Perhaps the painting with the most immediate appeal, Monet’s 1875 Woman with a Parasol – Madame Monet and Her Son portrays the perfectly luminous presence of the painter’s wife, who appears just above the viewer on a hill with her son. It is as if the clouds behind her are still in motion and her skirt still swirls from turning to look back to where her husband must have been standing with his easel and palette.
Even if you’ve never seen Monet’s 1889 The Japanese Footbridge you’ll find this sensibility familiar. A slender blue bridge arches over a river bursting with lilies. The lush vegetation is so perfectly attuned to the watery landscape that you could easily mistake the grass and flowers for their reflections in the water below.
The first museum I had the opportunity to visit regularly was the Clark Art Institute in Williamstown, Mass., a gorgeous gallery chock full of the delicate dancers of Edgar Degas. So I was happy to see Auguste Renoir’s 1874 The Dancer in the MFAH exhibit. This little ballerina’s placid gaze and cotton-candy tutu contradict the sheer effort of her posture. Fans of The Dancer might want step over to a smaller room with a few of Mary Cassatt’s masterpieces, including her cherubic Child in a Straw Hat.
Once you make your first pass through the exhibition halls and find all the obvious greatest hits of Impressionism, double back and don’t miss the surprising standouts. I found myself wowed by the works of the lesser-known Frédéric Bazille. Once you lock eyes with the gorgeous Young Woman with Peonies, it’s hard to look away. Who was this young African woman who modeled regularly for Bazille and what did she think of this painter and his colleagues?
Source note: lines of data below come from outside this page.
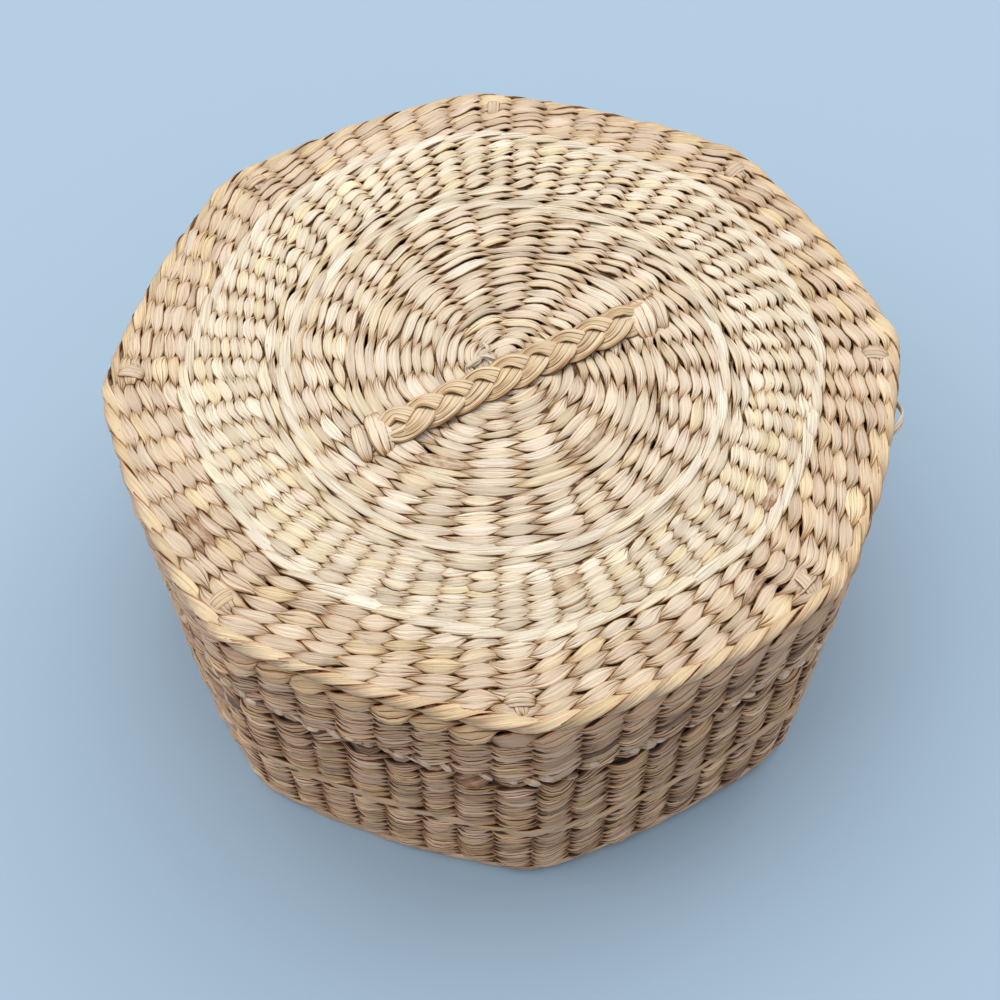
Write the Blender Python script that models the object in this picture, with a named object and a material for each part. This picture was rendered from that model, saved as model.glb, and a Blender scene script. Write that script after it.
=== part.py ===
"""Lidded twined-grass basket: an octagonal body and a lift-off lid with a plaited handle.

The origin is the centre of the underside. +Z is up and one of the eight corners points to -Y.
Lengths are in metres. A radius is taken at a corner of the rounded octagon.
"""

import math

import bmesh
import bpy
from mathutils import Matrix, Vector

# Overall sizes
LID_WIDTH = 0.230  # across opposite corners of the rim rope
RIM_HEIGHT = 0.105  # floor to the top of the rim rope

# Outline of the basket in plan
CORNERS = 8
STEPS_PER_SIDE = 6
CORNER_SHARE = 0.6  # 0 is a circle, 1 is a straight-sided octagon

# Woven layers
WALL_THICKNESS = 0.0040
LID_THICKNESS = 0.0036
BASE_THICKNESS = 0.0040
WALL_BULGE = 0.0003  # how far the wall swells at the accent row
LID_CROWN = 0.0010  # rise of the lid from its edge to its centre
GAP = 0.0003  # between pieces that touch
SKIRT_CLEARANCE = 0.0013  # between the lid's skirt and the body's neck
BODY_INSET = 0.0012  # body's wall inside the face of the skirt
RIM_INSET = 0.0029  # neck's top inside the edge of the lid's weave

# Rows that ring the lid, the base and the wall
ROPE_DIAMETER = 0.0048
ROPE_RISE = 0.0006  # rope's top above the lid's surface
ROPE_OVERHANG = 0.0010  # rope's outer edge beyond the skirt
OUTER_ZONE_WIDTH = 0.0197  # lid's edge in to the middle of the outer ring twist
MIDDLE_ZONE_WIDTH = 0.0284  # between the middles of the two ring twists
RING_WIDTH = 0.0042
RING_HEIGHT = 0.0044
RING_STAND = 0.0009  # ring twist's top above the weave beside it
BASE_RING_HEIGHT = 0.0040
EDGE_DIAMETER = 0.0044
ACCENT_LEVEL = 0.0340
ACCENT_WIDTH = 0.0041
BINDING_DIAMETER = 0.0040

# Skirt and neck
SKIRT_DEPTH = 0.0320  # rope's top down to the last woven row
TRIM_DEPTH = 0.0042  # band of clipped stake ends under it
TRIM_FLARE = 0.0005
SHOULDER_HEIGHT = 0.0070

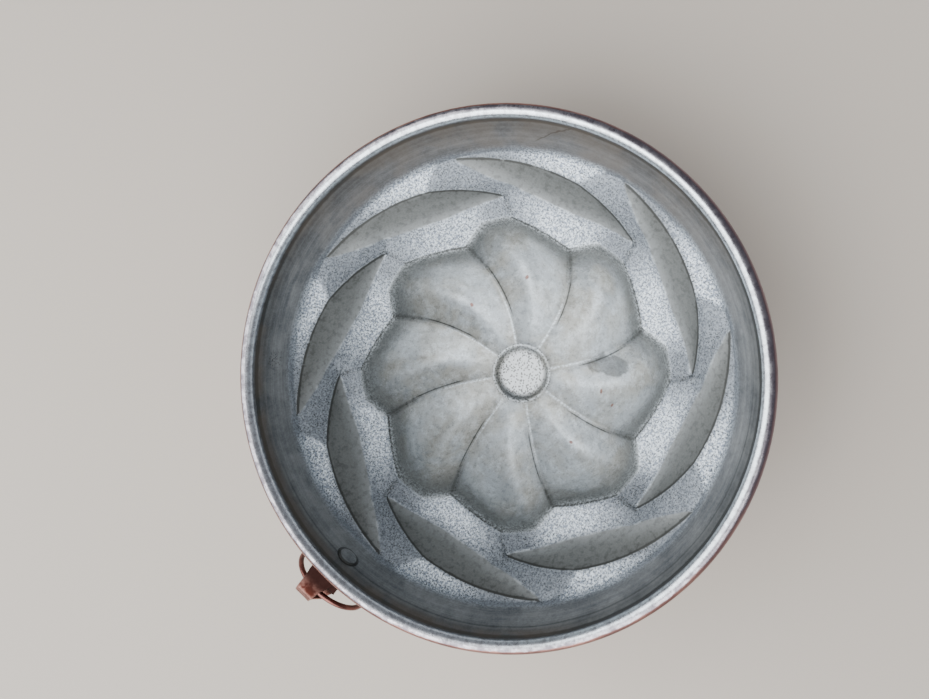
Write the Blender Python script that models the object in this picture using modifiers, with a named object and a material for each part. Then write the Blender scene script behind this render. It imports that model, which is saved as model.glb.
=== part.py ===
"""Tin-lined copper swirl mould with a rolled rim and a hanging ring.

The mould stands on its crown with its mouth up. The origin is the middle of the flat underside of the
boss, +Z points up to the mouth and +X to the hanger. Lengths are in metres. Turns round the axis are
counted clockwise from above, in pitches, where one pitch is the angle from one lobe to the next.
"""
from math import cos, pi, radians, sin, sqrt

import bmesh
import bpy
from mathutils import Matrix, Vector

# Body
LOBES = 8
PATTERN_ANGLE = 13.8            # degrees from the hanger to the first petal seam, counterclockwise
RIM_RADIUS = 0.1000             # outside of the rolled bead
HEIGHT = 0.0760                 # underside of the boss to the top of the bead
SHEET = 0.0009
BEAD_RADIUS = 0.0025
BEAD_START = 205.0              # degrees round the bead where the wall runs into it
BEAD_END = -105.0               # degrees round the bead where its edge stops, under the outside
GROOVE_DEPTH = 0.00045          # fine groove that rolling the bead left on the wall
GROOVE_HEIGHT = 0.0010
WALL_STEP = 0.00025             # how far the top of the wall stands inside the bead
WALL_DEPTH = 0.0235             # top of the bead down to the foot of the plain wall
WALL_LEAN = 0.00645             # how far the foot of the wall stands inside its top

# Relief. Each mark is its turn in pitches, how far it lies inside the foot of the wall, and how far below it
STRIP_START = (0.067, 0.0003, 0.0000)
CRESCENT_START = (0.176, 0.0000, 0.0000)
TOOTH_TIP = (-0.056, 0.0077, 0.0040)
CRESCENT_END = (0.427, 0.0144, 0.0145)
PETAL_SHOULDER = (0.470, 0.0231, 0.0188)
PETAL_TIP = (0.200, 0.0236, 0.0212)
NOTCH = (0.000, 0.0308, 0.0233)
SCOOP_FOLD = (                  # foot of the crescent face, where it turns into the land
    (0.222, 0.0025, 0.0020), (0.356, 0.0093, 0.0075), (0.511, 0.0120, 0.0120), (0.711, 0.0154, 0.0165),
    (0.933, 0.0171, 0.0193), (1.067, 0.0171, 0.0198), (1.200, 0.0163, 0.0188), (1.333, 0.0153, 0.0165))
DIAGONAL_BULGE = 0.0006         # how far a petal's long edge bows in towards the boss
FOLD_ROUNDING = 0.16            # softness of the turn from crescent face to land
FOLD_LEAN = (0.72, 0.45)        # where a line across the scoop turns, of its way: at the start, farther on
FOLD_LEAN_POINTS = 5            # points along the scoop from the one to the other
TOOTH_HOLLOW = 1.5              # above 1, the tooth's land lies flat and turns up only at the wall

# Petals and boss
SEAM_TWIST = 0.218              # pitches that a seam turns clockwise on its way in
SEAM_CURVE = 2.0                # power of that turn: above 1, the seam bends most near the notch
SEAM_RISE = 2.0                 # power of the seam's climb from the boss to the notch
VALLEY_RISE = 3.5               # power of the valley's climb from the boss to the petal tip
VALLEY_ROUNDING = 1.2           # power of a petal's section: 1 is a plain V
VALLEY_DROP = 0.0007            # valley below the seams where they meet the boss
BOSS_RADIUS = 0.0108            # foot of the hollow in the boss
BOSS_RIDGE = 0.0016             # radial width from the foot up to its ridge, and from there to the petals
BOSS_EDGE = 0.0008              # border of the boss's floor, beside its corner
BOSS_DEPTH = 0.0027             # ridge above the floor of the hollow

# Rolled-in wire
WIRE_CLEARANCE = 0.0004         # wire to the inside of the bead

# Hanger
RING_RADIUS = 0.0159            # middle of the wire
RING_WIRE = 0.0011              # radius of the wire
RING_CLEARANCE = 0.0003         # ring to strap
PIVOT_REACH = 0.0104            # pivot beyond the bead
STRAP_SHEET = 0.0008
STRAP_GAP = 0.0003              # between the strap's two layers, and between strap and wall
STRAP_HEADROOM = 0.0005         # strap below the bead
STRAP_FOLD_REACH = 0.0047       # fold beyond the pivot
STRAP_FOLD_HEIGHT = 0.0019      # height of the folded end between its two layers
STRAP_FOLD_DROP = 0.0008        # upper layer's slope down to the fold
STRAP_WAIST_BACK = 0.0020       # waist of the upper layer, inside the pivot
STRAP_ROOM = 0.0022             # level stretch over and under the ring, each way from the pivot
STRAP_TAPER = (0.5, 0.3)        # how far that stretch has narrowed to the tip at its far end, over and under
STRAP_KNEE = 0.5                # where the lower layer turns down to the ring, of its way from bead to pivot
STRAP_BEND = 0.0016             # radius of its bends, in the middle of the sheet
STRAP_TAIL = 0.0058             # flange below the rivet
STRAP_WIDE = (0.0070, 0.0070)   # from the strap's line to its edge on each side, -Y and +Y, at the wall
STRAP_WAIST = (0.0064, 0.0024)  # the same over the ring
STRAP_UNDER = (0.0078, 0.0055)  # the same under the ring
STRAP_TIP = (0.0064, 0.0010)    # the same at the fold
RIVET_DEPTH = 0.0122            # rivet below the top of the bead, on the inside of the wall
RIVET_ASIDE = 0.0012            # rivet to the +Y side of the strap's line
RIVET_SHANK = 0.0015
RIVET_HEAD = 0.0044             # radius of the head inside the mould
RIVET_HEAD_THICKNESS = 0.0009
RIVET_HEAD_CROWN = (0.86, 0.6)  # corner of the head, as shares of its radius and thickness
RIVET_TAIL = 0.0031             # radius of the closed head outside
RIVET_TAIL_HEIGHT = 0.0015
RIVET_CLEARANCE = 0.0003

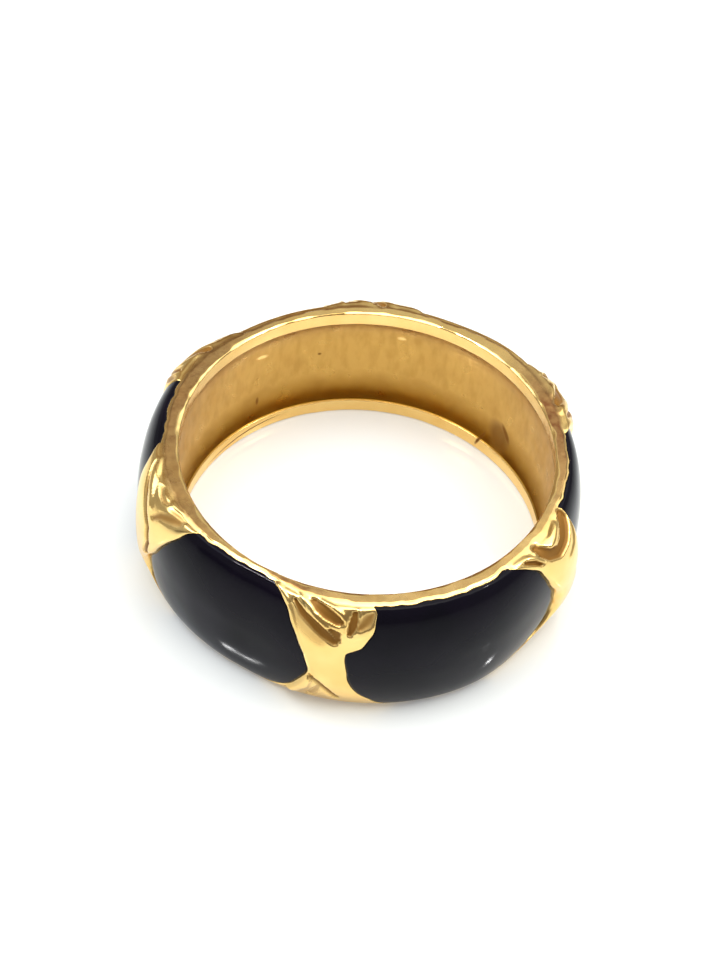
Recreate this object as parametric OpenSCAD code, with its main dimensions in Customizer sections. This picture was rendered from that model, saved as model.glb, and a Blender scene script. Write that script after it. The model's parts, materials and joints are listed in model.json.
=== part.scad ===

Also unfamiliar to me was Gustave Caillebotte’s 1877 Skiffs, which captures a perfectly placid moment on a river. The surface of the water and the elegant boats are full of a lazy energy, as if something might happen if you wait long enough.
The two most mind-blowing selections seemed happily discordant with some of the most predictable gestures of Impressionist painting. Edgar Degas spent 30 years worrying over Scene from the Steeplechase: The Fallen Jockey. The result is truly a masterpiece of tensions in a striking cacophony of pinks and browns. The fallen figure of a rider lies in repose, as if merely asleep, as other riders and horses rush furiously past.
That Degas’s own brother, who died before the painting was complete, supplied the face of this fallen rider lends the painting an eerie and resonant quality.
It was hard to tear myself away from Paul Cézanne’s Cubist-leaning Boy in a Red Waistcoat. With his hand confidently placed on a cocked hip, this boy could be straight out of an Italian masterpiece — or a Western.
Boy in a Red Waistcoat appears near the end of the exhibit in a room full of post-Impressionist works. The contrast between these and the earlier paintings is quite instructive. You’ll be pleased to find there what is perhaps the most familiar and iconic work of the show, Vincent van Gogh’s Self-Portrait. Van Gogh peers out from a hypnotic sea of blue with his good ear forward and his palette ready.
I bet he’d set his brushes down long enough to head back and take one last look at some of these masterpieces.